After the success of the 1947 event, the event was repeated the two subsequent years in Oxfordshire (Youlbury) and Lancashire (Clitheroe) but organised by HQ. In 1950 organisation switched back to clubs, and with the exceptions of the 1975 summer (SAGGA), 1990 Autumn (Witan 90 team) and 2001 Summer (Old Gits) all subsequent events have been run by clubs. The following year at Foxlease, Hampshire the first Conference was held and movement towards SSAGO began.
Due to the spread of Scouting and Guiding (every university or college in the country had either a club, crew or unit), the small number of universities (20/30 in the early 50) and other issues the Varsity groups were keen to prevent admission of colleges. Colleges were never admitted to Intervarsity, with the odd anomaly such as Loughborough or University College of North Staffordshire, the latter not becoming a university until 1992 and the former in 1966. In 1956 the Federation of Scout and Guide Clubs in Training Colleges was formed, and the following year that became Intercollegiate. Intercollegiate was run on a similar basis to Intervarsity.
One of the early problems was what to do with those who had graduated, and perhaps lost contact with student life. Changes to the programme in the mid 1950s were designed with the aim of increasing the leadership pool, so the Scout and Guide Graduate Association appeared in 1957. Initially called a Peter Pan organisation, as it suggested that these individuals had not grown up. SAGGA as it was soon known, was soon established as being an important part of the Scout and Guide Association.
In 1964 Intercollegiate and Intervarsity began talks with a view to creating a single Student Scout and Guide Organisation. This was accelerated by the dwindling number of colleges, as the Robins report advocating a radical expansion of the university sector was implemented in its entirety. It took until late 1966 for the two bodies along with headquarters to come to an agreement, and in February 1967 with the AGM now in the spring the new name was chosen. At the time of merger there were 52 clubs. In the wider Scouting and Guiding community, Rover Scouts and Senior Scouts were abolished from 1967 onwards and Ranger Guides were overhauled.
During the 1970s SSAGO struggled to develop a new identity in difficult times. SSAGO had taken over the accumulated funds of Intervarsity and Intercollegiate, but neither were particularly well endowed financially and inflation from the late 1960s onwards challenged the organisation.
After 1975 the viability of rallies in the long term was questioned, and a number of events were cancelled. This would bug SSAGO until circa 1985, and for nearly 20 years there has always been three rallies in a year (with a few close shaves). When rallies did actually happen, attendances were not great for example the 1973 summer rally in Charnwood Forest (Leicestershire) attracted just 35 (and none of the committee). In 1982 things got so bad that the ?Lufbra Rally? was proposed as the last ever rally.

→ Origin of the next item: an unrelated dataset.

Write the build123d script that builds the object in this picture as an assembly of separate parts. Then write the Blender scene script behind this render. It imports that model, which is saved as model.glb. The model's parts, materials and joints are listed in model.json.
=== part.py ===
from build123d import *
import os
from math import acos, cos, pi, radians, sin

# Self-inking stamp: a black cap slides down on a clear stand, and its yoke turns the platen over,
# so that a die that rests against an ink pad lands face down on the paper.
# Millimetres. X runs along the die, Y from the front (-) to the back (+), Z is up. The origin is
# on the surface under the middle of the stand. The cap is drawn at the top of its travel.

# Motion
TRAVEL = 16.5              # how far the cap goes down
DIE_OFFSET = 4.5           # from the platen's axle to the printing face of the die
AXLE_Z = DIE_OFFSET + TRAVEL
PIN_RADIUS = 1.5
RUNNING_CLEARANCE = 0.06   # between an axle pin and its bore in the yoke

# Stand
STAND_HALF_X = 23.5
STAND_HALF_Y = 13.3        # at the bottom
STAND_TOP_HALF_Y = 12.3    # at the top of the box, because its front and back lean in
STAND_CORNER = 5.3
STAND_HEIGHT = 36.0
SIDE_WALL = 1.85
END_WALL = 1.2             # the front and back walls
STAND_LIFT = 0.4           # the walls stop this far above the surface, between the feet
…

Numerically however the organisation was overflowing with members, reaching of 1920 in 1979. Although these figures seem high, it should be noted that clubs paid a set fee to register with SSAGO so there was no reason to overly accurate with figure, this practice ended in 1994. At certain unions all members of the union were automatically members of all clubs. Matters were not helped when in 1971 one of the largest clubs broke away and registered directly with the Scout Association, a practice outlawed in 1988. The clubs re-registered in 1976 but a lot of damage with done to the reputation of the organisation in the interim.
SSAGO during this period acquired one of its current trophies, the Gaddaffy Duck Challenge Plate. Since the late 1950s there had been a camp called Witan (meetings of the mind in norse) had been held for groups similar to IV/SSAGO around the world. The 1984 event was in Florence, and included individuals from Libya who brought gifts (a plate from 1982 Arabic Jamborree) for each country. On return to the UK Bath SSAGO drew up some rules, and it became the aforementioned challenge plate.

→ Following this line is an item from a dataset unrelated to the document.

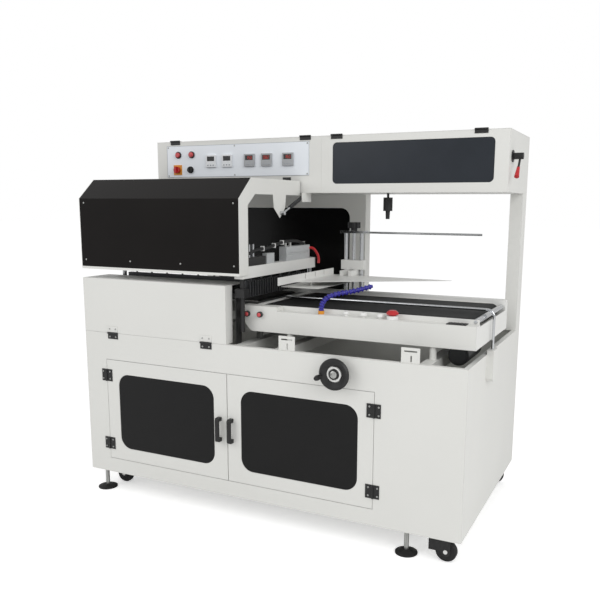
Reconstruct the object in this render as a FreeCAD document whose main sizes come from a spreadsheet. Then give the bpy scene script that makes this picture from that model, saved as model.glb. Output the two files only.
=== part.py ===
import FreeCAD, Part
import math
import os
import Sketcher

# L-bar sealer: a wheeled cabinet carries a height-adjustable belt conveyor, an L-shaped sealing jaw
# under a flip-up guard, a film-inverting head on two guide rods, and an overhead control box and beam.
# Lengths are in millimetres. Inside this file a point is measured from the cabinet's front left bottom
# corner: x to the right, y to the back, z up. Each finished piece is then placed in the model frame,
# whose origin is on the floor under the middle of the machine.

SIZES = {
    # cabinet
    "cabinet_length": 1600, "cabinet_depth": 900, "cabinet_height": 597, "ground_clearance": 95,
    "sheet_wall": 2, "rim_lip": 18, "flat_gap": 0.3, "running_gap": 0.05,
    # doors, flap and their hinges
    "door_start": 105, "door_left_width": 583, "door_right_width": 595, "door_sill": 61,
    "door_height": 425, "door_gap": 1.5, "door_fold": 12, "window_inset": 60, "window_sill": 53,
    "window_height": 315, "window_round": 50, "window_sheet": 3, "window_overlap": 12,
    "handle_inset": 33, "handle_width": 15, "handle_height": 95, "handle_rise": 205,
    "handle_stand": 26, "handle_foot": 14,
    "leaf_width": 50, "leaf_reach": 24, "leaf_sheet": 2, "knuckle_radius": 3.5,
    "door_hinge_low": 66, "door_hinge_high": 358,
    "flap_length": 688, "flap_height": 221, "housing_depth": 155, "return_depth": 48,
    "flap_hinge_left": 146, "flap_hinge_right": 598,
    # feet and casters
    "foot_inset_x": 41, "foot_right_inset": 203, "foot_inset_y": 45, "foot_pad_radius": 40,
    "foot_pad_height": 14, "foot_stud_radius": 8, "foot_nut_radius": 13, "foot_nut_height": 9,
    "caster_left_inset": 106, "caster_right_inset": 95.5, "caster_left_y": 130, "caster_right_y": 50,
    "caster_trail": 35,
    "caster_wheel_radius": 37.5, "caster_wheel_width": 26, "caster_plate_side": 70,
    "caster_plate_sheet": 4, "caster_neck": 6, "fork_sheet": 3, "axle_radius": 5, "fork_width": 50,
    # inner frame and height adjustment
    "member_side": 40, "member_wall": 3, "member_left": 60, "member_seal": 400, "member_jaw": 728,
    "member_film": 900, "member_right_inset": 150, "lift_post_radius": 12, "lift_post_height": 75,
    "lift_bush_radius": 18, "lift_bush_height": 27,
    "wheel_x": 1147, "wheel_z": 541, "wheel_stand": 30, "wheel_rim_radius": 56,
    "wheel_rim_inner": 29, "wheel_rim_depth": 16, "wheel_hub_radius": 18, "wheel_hub_depth": 26,
    "spoke_width": 11, "spoke_depth": 7, "crank_radius": 44, "crank_knob_radius": 10,
    "crank_knob_length": 46, "shaft_radius": 8, "boss_radius": 22, "boss_depth": 6,
    "gearbox_width": 60, "gearbox_depth": 50,
    # conveyor
    "belt_level": 740, "belt_sheet": 2, "belt_front": 142, "belt_back": 556, "roller_radius": 22,
    "roller_shaft_radius": 6, "roller_slack": 0.3, "infeed_start": 770, "infeed_inset": 27,
    "outfeed_start": 24, "outfeed_end": 704, "outfeed_front": 220, "rail_gap": 2, "bed_sheet": 3,
    "cover_front": 92, "cover_depth": 46, "cover_bottom": 641, "cover_top": 738, "cover_left": 703,
    "cover_nose": 43, "cover_nose_radius": 97, "ledge_start": 855, "ledge_drop": 16,
    "rear_cover_front": 562, "rear_cover_depth": 40, "rear_cover_top": 755, "rear_cover_bottom": 645,
    "crossbar_width": 30, "crossbar_height": 35, "nose_plate_start": 748, "nose_plate_sheet": 3.5,
    "transfer_radius": 10, "transfer_inset": 13, "end_plate_top": 716, "motor_radius": 36,
    "motor_length": 190, "motor_inset": 70, "motor_plate": 6, "motor_saddle": 3,
    # upper and lower jaws
    "jaw_left": 710, "jaw_width": 36, "jaw_front": 30, "jaw_back": 645, "jaw_arm_left": 40,
    "jaw_arm_front": 165, "jaw_arm_width": 40, "jaw_bottom": 842, "jaw_height": 44,
    "clamp_front": 80, "clamp_back": 555, "clamp_width": 22, "clamp_height": 58, "clamp_drop": 12,
    "clamp_arm_left": 90, "clamp_arm_width": 20, "rib_pitch": 19, "rib_width": 8, "rib_depth": 8,
    "knife_width": 4, "knife_depth": 5.5, "pin_radius": 4, "pin_pitch": 78,
    "jaw_post_radius": 9, "jaw_post_length": 200, "bearing_side": 40, "bearing_bottom": 771,
    "bearing_height": 33, "bearing_leg": 4, "post_front_y": 55, "post_back_y": 625,
    "post_arm_x": 62, "lower_jaw_bottom": 700, "lower_jaw_top": 738, "lower_jaw_back": 556,
    "lower_jaw_web": 20,
    "terminal_front": 64, "terminal_length": 146, "terminal_height": 32, "actuator_front": 376,
    "actuator_length": 215, "actuator_height": 58, "actuator_width": 34, "stud_radius": 4,
    "stud_height": 80, "fitting_length": 60, "fitting_height": 40,
    # guard and gas spring
    "guard_length": 752, "guard_bottom": 855, "guard_fold": 1135, "guard_run": 88,
    "guard_top": 1211, "guard_back": 483, "guard_sheet": 3, "guard_rail_height": 10,
    "guard_rail_depth": 15, "guard_bar": 62, "guard_bar_top": 1152, "guard_bar_inner": 1112,
    "guard_bar_run": 115, "tab_front": 252, "tab_back": 360, "tab_shoulder": 1101, "tab_tip_y": 308.5,
    "tab_tip_z": 1062, "tab_taper": 8, "guard_hinge_left": 79, "guard_hinge_right": 687,
    "guard_leaf_width": 38, "spring_gap": 12, "spring_eye_y": 313, "spring_eye_z": 1081,
    "spring_pivot_y": 475, "spring_pivot_z": 1143, "spring_radius": 8, "spring_rod_radius": 4,
    "spring_tube_start": 12, "spring_tube_length": 100, "spring_eye_radius": 8, "bracket_sheet": 4,
    "spring_pin_radius": 4, "bracket_low": 1125, "bracket_back": 540, "bracket_front": 458,
    # overhead box and beam
    "box_front": 491, "box_bottom": 1162, "box_height": 226, "box_left": 20, "box_right": 847,
    "lid_sheet": 2, "lid_gap": 0.5, "lid_hinge_a": 121, "lid_hinge_b": 773, "lid_hinge_c": 67,
    "lid_hinge_d": 105, "beam_window_left": 49, "beam_window_right": 53,
    "beam_window_low": 36.5, "beam_window_height": 163, "beam_window_round": 18,
    "plate_left": 74, "plate_length": 717, "plate_low": 72, "plate_height": 137, "plate_sheet": 1.5,
    "plate_round": 5, "controller_width": 50, "controller_height": 52, "controller_depth": 8,
    "controller_low": 113, "display_margin": 6, "display_recess": 1,
    "button_x": 137, "lamp_x": 209, "button_rise": 169, "bezel_radius": 15, "bezel_depth": 5,
    "button_radius": 11, "button_depth": 9, "button_travel": 3,
    "switch_x": 132, "selector_x": 202, "switch_rise": 104, "switch_side": 44, "switch_radius": 15,
    "switch_depth": 12, "switch_grip": 9, "selector_radius": 12,
    # rear panel, right post and film parts
    "rear_left": 40, "rear_right": 905, "rear_front": 841, "rear_window_left": 110,
    "rear_window_right": 828, "rear_window_low": 640, "rear_window_top": 1100,
    "rear_window_round": 45, "post_width": 50, "post_depth": 85, "post_wall": 3,
    "stand_x": 929, "stand_y": 650, "stand_rod_radius": 8, "stand_rod_spacing": 72,
    "stand_base_sheet": 10, "stand_base_length": 140, "stand_base_depth": 60, "stand_top": 1005,
    "stand_top_sheet": 10, "stand_top_length": 112, "stand_top_depth": 40, "hand_knob_radius": 27,
    "hand_knob_height": 36, "head_block_length": 104, "head_block_depth": 34, "head_block_low": 840,
    "head_block_height": 40, "head_plate_level": 815, "head_plate_sheet": 2, "head_flange_left": 848,
    "head_flange_front": 115, "head_flange_back": 620, "head_flange_height": 30,
    "head_point_y": 262, "head_tip_x": 1377, "head_tip_y": 600, "head_arm_width": 13,
    "head_arm_front": 560, "lower_plate_level": 795, "lower_plate_left": 790,
    "lower_plate_front": 245, "lower_plate_right": 950, "lower_plate_back": 600, "spacer_radius": 5,
    "rod_radius": 5, "guide_rod_y": 300, "guide_rod_z": 752, "guide_rod_left": 785,
    "guide_rod_bend": 26, "guide_rod_out": 12, "side_bracket_low": 500, "side_bracket_high": 612,
    "side_bracket_front": 265, "side_bracket_width": 70, "side_bracket_depth": 24,
    "side_bracket_chamfer": 10, "film_rod_y": 870, "film_rod_z": 990, "film_rod_inset": 170,
    "tab_a_x": 909, "tab_b_inset": 228, "tab_width": 65, "tab_height": 53, "tab_sheet": 3,
    "tab_offset": 4, "tab_slot_width": 5,
    # small parts
    "lever_y": 547, "lever_z": 1294, "lever_flange_radius": 22, "lever_flange_depth": 4,
    "lever_body_radius": 12, "lever_body_length": 36, "lever_arm_radius": 4, "lever_arm_length": 52,
    "grip_radius": 9, "grip_length": 46, "lever_lean": 38,
    "sensor_x": 1091, "sensor_y": 620, "sensor_neck": 17, "sensor_radius": 19,
    "sensor_height": 55, "sensor_tip_radius": 8, "sensor_tip_height": 33, "gland_x": 160,
    "gland_z": 1200, "gland_radius": 14, "gland_length": 18, "gland_bore": 6,
    "cover_knob_z": 707, "cover_knob_a": 732, "cover_knob_b": 786, "cover_knob_radius": 11,
    "cover_knob_length": 16, "ledge_knob_a": 1191, "ledge_knob_b": 1255, "ledge_knob_radius": 13,
    "ledge_knob_height": 17, "ledge_knob_y": 114, "stop_x": 1300, "stop_base_radius": 20,
    "stop_base_height": 13, "stop_radius": 21, "stop_height": 14, "stop_neck": 7, "stop_travel": 4, "stop_inset": 2,
    "hose_x": 1026, "hose_radius": 8,
}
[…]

In the mid 1980s the Scout Association launched a research project entitled ?Scouting and Education?. The project reported in late 1984, and its recommendations were not particularly great for SSAGO. In future it was proposed that SSAGO would be extended to the 16-18 age range; responsibility would be devolved to counties and that the central committee should be scrapped. As there were internal issues at the Scout Association the project was mothballed until 1987. The final recommendations which were actually implemented were essentially a continuation of the status quo, with changes to the registration process to aid SSAGO.
After Scouting in Education SSAGO moved forward into the 1990s, a decade which would see the organisation strengthen and firmly cement itself into the wider “Scout and Guide” environment.

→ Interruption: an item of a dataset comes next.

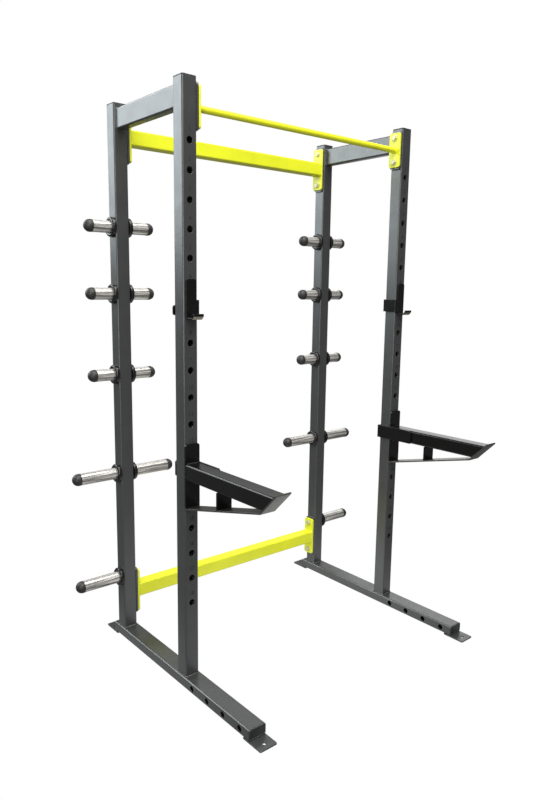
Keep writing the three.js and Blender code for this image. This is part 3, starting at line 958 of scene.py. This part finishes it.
def j_hook(side, inward):
    """A bent bar with its lip, the strap round the upright's inner side, and the stud."""
    name = f"{side}_j_hook"
    low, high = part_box(name)
    pivot, body = joint_place(f"{side}_j_hook_swing")
    centre_y = middle(f"{side}_front_upright").y
    place = (pivot.x, centre_y, pivot.z)
    half = UPRIGHT / 2
    back = -half - BRACKET_GAP
    line = back - HOOK_THICKNESS / 2
    top, bottom = high.z - pivot.z, low.z - pivot.z + HOOK_THICKNESS / 2
    tip = low.y - centre_y + HOOK_THICKNESS / 2
    path = rounded_path(
        [
            (line, top),
            (line, bottom),
            (tip + HOOK_LIP_SLANT, bottom),
            (tip, bottom + HOOK_LIP_SLANT),
            (tip, bottom + HOOK_LIP_SLANT + HOOK_LIP_RIM),
        ],
        HOOK_BEND,
    )
    edge = HOOK_WIDTH / 2
    bar = loose(f"{name}_bar", prism(thick_line(path, HOOK_THICKNESS), -edge, edge, "x"))
    silhouette = plate_outline(HOOK_WIDTH, top, bottom - THROUGH, HOOK_CORNER)
    boolean(bar, prism(silhouette, -HOOK_CUTTER_DEPTH, 0, "y"), "INTERSECT")
    bar.data.materials.clear()
    bar.data.materials.append(GLOSS_BLACK)
    bar.data.materials.append(LIP_PAINTED_HIGHLIGHT)
    for face in bar.data.polygons:  # painted highlight: the lip's slanted front, facing down and forward, gets a light beige metal finish standing for light on its underside
        face.material_index = int(face.normal.z < -0.35 and face.normal.y < -0.2)
    finished(bar, None, body, [name], 1.5 * MM, place)
    side_x = half + BRACKET_GAP
    rear = side_x + HOOK_WRAP_THICKNESS
    front_line = back - HOOK_WRAP_THICKNESS / 2
    side_line = side_x + HOOK_WRAP_THICKNESS / 2
    strap_line = rounded_path(
        [(edge - 6 * MM, front_line), (side_line, front_line), (side_line, rear)], 3 * MM
    )
    wrap = prism(thick_line(strap_line, HOOK_WRAP_THICKNESS), 0, HOOK_WRAP_HEIGHT)
    tab = return_tab(HOOK_WRAP_HEIGHT, HOOK_TAB_HEIGHT, HOOK_TAB_OVERSHOOT, HOOK_WRAP_THICKNESS)
    strap = loose(f"{name}_strap", mirrored(joined(wrap, tab), inward))
    strap_base = pivot.z - HOOK_WRAP_TOP - HOOK_WRAP_HEIGHT
    finished(strap, GLOSS_BLACK, body, (), 0.9 * MM, (pivot.x, centre_y, strap_base))
    pin = loose(f"{name}_stud", stud(back, STUD_DEPTH))
    finished(pin, ZINC, body, (), 0, place)


def spotter(side, inward):
    """A box arm on a plate, its brace, the side plate and tab round the upright, and the stud."""
    arm_name, brace_name = f"{side}_spotter_arm", f"{side}_spotter_brace"
    pivot, body = joint_place(f"{side}_spotter_swing")
    centre_y = middle(f"{side}_front_upright").y
    place = (pivot.x, centre_y, pivot.z)
    low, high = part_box(arm_name)
    brace_low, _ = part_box(brace_name)
    half = UPRIGHT / 2
    back = -half - BRACKET_GAP
    front = back - SPOTTER_PLATE
    width = size(brace_name).x
    top = -ARM_TOP_BELOW_STUD
    bottom = top - ARM_HEIGHT
    foot = -half - ARM_FOOT
    plate_bottom = low.z - pivot.z
    plate_top = high.z - pivot.z

    def add(piece, bm, edge=0.9 * MM, nodes=(), material=GLOSS_BLACK):
        obj = loose(f"{arm_name}_{piece}", bm) if isinstance(bm, bmesh.types.BMesh) else bm
        return finished(obj, material, body, nodes, edge, place)

    plate = plate_outline(width, plate_top, plate_bottom, SPOTTER_CORNER)
    add("plate", prism(plate, front, back, "y"))
    ends = (foot - ARM_HEIGHT - MM, front + MM)
    tube = square_tube(width, ARM_HEIGHT, ARM_CORNER, ARM_WALL, *ends, "y")
    arm = loose(f"{arm_name}_tube", moved(tube, (0, 0, top - ARM_HEIGHT / 2)))
    slant = [
        (foot + MM, bottom - MM),
        (foot - ARM_HEIGHT - MM, top + MM),
        (foot - ARM_HEIGHT - 9 * MM, top + MM),
        (foot - ARM_HEIGHT - 9 * MM, bottom - MM),
    ]
    boolean(arm, prism(slant, -width, width, "x"), "DIFFERENCE")
    add("tube", arm, 0.5 * MM, [arm_name])
    side_x = half + BRACKET_GAP
    side_end = -half - SIDE_PLATE_REACH
    corner = SIDE_PLATE_CORNER
    side_outline = [
        (side_end, top - corner),
        *arc((side_end + corner, bottom + corner), corner, 180, 270),
        (side_x + SPOTTER_PLATE, bottom),
        (side_x + SPOTTER_PLATE, top),
        (side_end + corner, top),
    ]
    side_plate = prism(side_outline, side_x, side_x + SPOTTER_PLATE, "x")
    add("side_plate", mirrored(side_plate, inward), 1.1 * MM)
    tab = return_tab(ARM_HEIGHT, ARM_HEIGHT, ARM_TAB_OVERSHOOT, SPOTTER_PLATE)
    add("tab", mirrored(moved(tab, (0, 0, bottom)), inward))
    add("stud", stud(back, STUD_DEPTH), 0, (), ZINC)

    thickness = BRACE_THICKNESS
    base = brace_low.z - pivot.z + thickness / 2
    bend_level = bottom - BRACE_BEND_DROP + thickness / 2
    tip_level = top + LIP_ABOVE_ARM
    stand_off = (thickness / 2 + SEAM) * math.sqrt(2)
    bend = foot - stand_off + bottom - bend_level
    tip = bend - (tip_level - bend_level)
    corners = [(back, base), (front, base), (bend, bend_level), (tip, tip_level)]
    line = rounded_path(corners, BRACE_BEND)
    strap = prism(thick_line(line, thickness), -width / 2, width / 2, "x")
    add("brace", loose(brace_name + "_bar", strap), 0.9 * MM, [brace_name], SATIN_BLACK)
    gusset_y = -half - GUSSET_PLACE
    rise = (bend_level - base) / (bend - front)
    gusset_foot = base + rise * (gusset_y - front) + thickness / 2 - MM
    gusset = prism(
        [
            (-width / 2, gusset_foot),
            (width / 2, gusset_foot),
            (width / 2, bottom - SEAM),
            (-width / 2, bottom - SEAM),
        ],
        gusset_y - GUSSET_THICKNESS / 2,
        gusset_y + GUSSET_THICKNESS / 2,
        "y",
    )
    add("gusset", gusset, 0.7 * MM)

    def seam(piece, start, end):
        path = [Vector(p) + Vector(place) for p in (start, end)]
        name = f"{arm_name}_{piece}"
        weld(name, path, (0, 1, 0), body, GLOSS_BLACK, False, ARM_WELD)

    inset = 5 * MM
    reach = width / 2 - inset
    across = [
        ("top_weld", front, top),
        ("bottom_weld", front, bottom),
        ("foot_weld", front, plate_bottom),
        ("gusset_weld_-1", gusset_y - GUSSET_THICKNESS / 2, gusset_foot + MM),
        ("gusset_weld_1", gusset_y + GUSSET_THICKNESS / 2, gusset_foot + MM),
    ]
    for piece, y, level in across:
        seam(piece, (-reach, y, level), (reach, y, level))
    for edge in (-1, 1):
        x = edge * width / 2
        seam(f"side_weld_{edge}", (x, front, bottom + inset), (x, front, top - inset))


# ---------------------------------------------------------------- build


for side, inward in SIDES:
    upright(f"{side}_front_upright", [("pull_up", "pull_up_bar")], HOLE_COUNT)
    rear_joints = [("upper_cross", "upper_crossmember"), ("lower_cross", "lower_crossmember")]
    upright(f"{side}_rear_upright", rear_joints, 0)
    foot_rail(side)
    top_rail(side)
    for end in ("front", "rear"):
        rail_cap(side, end)
        foot_plate(side, end)
        upright_cap(side, end)
    for index in range(HOLE_COUNT):
        hole_number(side, index)
    for node in frame["nodes"]:
        if node.startswith(f"{side}_outer_peg"):
            storage_peg(node, -inward)
        elif node.startswith(f"{side}_inner_peg"):
            storage_peg(node, inward)
        elif node.startswith(side) and node.endswith("_bolt"):
            bolt(node, inward)
    j_hook(side, inward)
    spotter(side, inward)

crossmember("pull_up_bar", "pull_up", True)
crossmember("upper_crossmember", "upper_cross", False)
crossmember("lower_crossmember", "lower_cross", False)


# ---------------------------------------------------------------- stage, light and camera


def seen_or_lit(tree, seen, lit):
    """A strength that is one number where the camera looks at it, and another as a light."""
    path = tree.nodes.new("ShaderNodeLightPath")
    node = tree.nodes.new("ShaderNodeMapRange")
    node.inputs["To Min"].default_value = lit
    node.inputs["To Max"].default_value = seen
    tree.links.new(path.outputs["Is Camera Ray"], node.inputs["Value"])
    return node.outputs["Result"]


def white_floor():
    """A floor that the camera sees as plain white, with a pool of light under the rack."""
    bm = bmesh.new()
    corners = [(-1, -1), (1, -1), (1, 1), (-1, 1)]
    bm.faces.new([bm.verts.new((x * FLOOR_REACH, y * FLOOR_REACH, 0)) for x, y in corners])
    floor = loose("floor", bm)
    material = bpy.data.materials.new("floor_white")
    material.use_nodes = True
    tree = material.node_tree
    tree.nodes.clear()
    glow = tree.nodes.new("ShaderNodeEmission")
    place = tree.nodes.new("ShaderNodeTexCoord")
    distance = tree.nodes.new("ShaderNodeVectorMath")
    distance.operation = "DISTANCE"
    distance.inputs[1].default_value = POOL_CENTRE
    tree.links.new(place.outputs["Object"], distance.inputs[0])
    pool = remap(tree, distance.outputs["Value"], FLOOR_POOL, FLOOR_BOUNCE, *POOL_RADII)
    lit = seen_or_lit(tree, 1.0, FLOOR_BOUNCE)
    tree.links.new(pool, lit.node.inputs["To Min"])
    tree.links.new(lit, glow.inputs["Strength"])
    output = tree.nodes.new("ShaderNodeOutputMaterial")
    tree.links.new(glow.outputs["Emission"], output.inputs["Surface"])
    floor.data.materials.append(material)
    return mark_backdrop(floor)


def softbox(name, place, target, width, height, radiance, colour=(1, 1, 1)):
    """A rectangular light, given by the brightness of its face."""
    light = bpy.data.lights.new(name, "AREA")
    light.shape = "RECTANGLE"
    light.size, light.size_y = width, height
    light.energy = radiance * math.pi * width * height
    light.color = colour
    obj = bpy.data.objects.new(name, light)
    obj.location = place
    direction = Vector(target) - Vector(place)
    obj.rotation_euler = direction.to_track_quat("-Z", "Y").to_euler()
    obj.visible_camera = False
    bpy.context.scene.collection.objects.link(obj)


def studio_world():
    """A background that the camera sees as plain white, and that gives little light."""
    world = bpy.data.worlds.new("studio")
    world.use_nodes = True
    tree = world.node_tree
    background = tree.nodes["Background"]
    background.inputs["Color"].default_value = (1, 1, 1, 1)
    tree.links.new(seen_or_lit(tree, 1.0, STUDIO_AMBIENT), background.inputs["Strength"])
    bpy.context.scene.world = world


def photo_camera():
    """The photograph's viewpoint: front left of the rack, looking a little down."""
    place = (-1.92608, -2.11222, 1.55265)
    yaw, pitch, roll = math.radians(39.787), math.radians(9.454), math.radians(0.768)
    camera = bpy.data.cameras.new("camera")
    camera.lens = 30.33
    camera.sensor_width = 36
    camera.sensor_fit = "AUTO"
    obj = bpy.data.objects.new("camera", camera)
    obj.matrix_world = (
        Matrix.Translation(place)
        @ Matrix.Rotation(-yaw, 4, "Z")
        @ Matrix.Rotation(math.pi / 2 - pitch, 4, "X")
        @ Matrix.Rotation(roll, 4, "Z")
    )
    bpy.context.scene.collection.objects.link(obj)
    bpy.context.scene.camera = obj


white_floor()
studio_world()
photo_camera()
bpy.context.scene.view_settings.view_transform = "Standard"
# softboxes: place, target, width, height, radiance, colour
softbox("back_left", (-4.3, 5.2, 3.5), (-0.6, 0.2, 1.5), 4.4, 2.7, 5.0, (0.87, 0.95, 1.0))
softbox("back_right", (4.2, 4.2, 4.5), (0, 0, 0.8), 5.0, 3.0, 0.9)
softbox("edge_strip", (-2.3, 4.3, 4.6), (-0.6, -0.3, 0.9), 2.6, 0.9, 11.0)
softbox("overhead", (-0.4, -1.0, 5.4), (0, 0, 0), 4.0, 4.0, 6.5)
softbox("right_fill", (5.4, 2.6, 2.3), (0, 0, 1.1), 3.4, 3.0, 1.3)
softbox("side_strip", (-4.6, -2.7, 1.6), (-0.6, -0.1, 1.3), 0.9, 2.2, 11.0)
softbox("key", (-2.6, -4.6, 5.2), (0, 0, 1.1), 4.5, 3.6, 4.8, (1.0, 0.98, 0.95))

During the 1990s rallies would consistently attract large numbers, with the odd exception. For instance the 1990 summer rally was so problematic that it lost £800 and wiped out, but the following rally recouped all of that. Early in the new millennium there was a renewed interest in the event with each of the last three autumn rallies attracting around 200, although the record is believed to by the 1993 Birmingham Rally (circa 260).
In 1996 the Scout Association launched what was initially called Programme Review Group (PRG) which looked at the existing problem. This arose due to a crisis in number, and a realisation that the post Advance Party settlement was no-longer working. The future of SSAGO between late 1999 and mid 2001 did not look great, as a new fifth section was being proposed for the 18-25 age range and no consideration appears to have been taken of SSAGO. As late of April 2001 the future of the organisation, or at least the independence of the clubs was threatened but by the summer it was resolved.
The constitution had always been a major issue to certain individuals and groups within the organisation, and in 2000 a project was launched to re-write it. Due to internal problems it was realised that the current version, which was basically the original constitution for SSAGO with a few revisions, was not as strong as it should be. Largely because of the way the organisation worked this dragged onto 2002, when it was taken up with ghusto and completed just two days before the AGM the following year.